Monday, March 15, 2010

To Romney Retirees Are To Be Put On An Iceberg

According to Public Policy Polling: “One particular source of strength for Romney at this very early stage is that he's doing even better with senior citizens than the overall electorate. In Florida he's up 47 with voters over 65.”

The surprising poll result this past week giving Romney 52% of conservative support in Florida started me thinking of how astounding this percentage is, especially taking in consideration Romney’s past comments. In a November 2008, New York Times opinion piece, Romney wrote the following, “Furthermore, retiree benefits must be reduced so that the total burden per auto for domestic makers is not higher than that of foreign producers.” It was remembering Romney’s quote from the NYT’s which left ones mind boggled at the 52% support for Romney in the Florida poll. Romney’s opinion piece doesn’t deal with the retirements lost when Romney took over companies while he was over Bain Capital, closing companies down and sending jobs overseas.

No doubt, Romney also down played that in 2007 he nixed “legislation, that would have increased the amount of money that public sector retirees could earn while working part-time for the state or local government, was enacted by the Legislature”, but rejected by Mitt Romney while he was governor.

As companies were in the middle of offering early retirements, in attempts to down size, Romney outlined his solutions to issues of social security and Medicare in a 2008 interview with Glenn Beck:

GOVERNOR ROMNEY: Well, I think the best way I've been able to get it across, and it is in my view why I've been able to do as well as I have in the season so far is that I say quite bluntly and with a major sign that's standing up behind me says Washington is broken. We simply cannot keep on going the way we have gone. We have to deal with the challenges we have. The good news is Medicare, Medicaid and Social Security can be fixed so that they don't have to weigh down our entire economy. The annual spending is --

GLENN: How? How do you fix it?

GOVERNOR ROMNEY: Well, yeah. Well, Social Security's the easiest and that's because you can give people a personal account, you can extend the retirement age and you can calculate the initial benefit based on inflation for higher income people rather than the wage index which goes up so much higher. Those simple arithmetic changes will keep Social Security from bankrupt.

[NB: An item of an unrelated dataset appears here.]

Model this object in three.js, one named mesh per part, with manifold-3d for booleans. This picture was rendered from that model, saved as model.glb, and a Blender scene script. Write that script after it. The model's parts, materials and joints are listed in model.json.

GLENN: Hold it just a second. I can -- hold on. I think I just heard a politician say "Extend the retirement age"?

I am not sure Mitts statement is simpleton, or wishful thinking, at the least he is not thinking rational to the realities of people forced into the bulging retiree population due to downsizing, much less the ones forced into unemployment.

Maybe Romney, during his Florida tour, has been grooming his speeches to appeal to the audience he is speaking in front of at the moment; one wonders if in the land of retiree’s in Florida, both the blue and white collar workers know in the cold pits of Romney’s heart, the first to be sent out on an iceberg are the aged and retired.

Most people do not have the luxury which Romney enjoys, of jet setting to one of his multi-million dollar homes, popping off for a sunny excursion overseas, zipping down exotic ski slopes, or spending millions, and millions on a failed presidential run. One wonders how Mitt can go to the land of palm trees and fixed incomes, asking for their vote.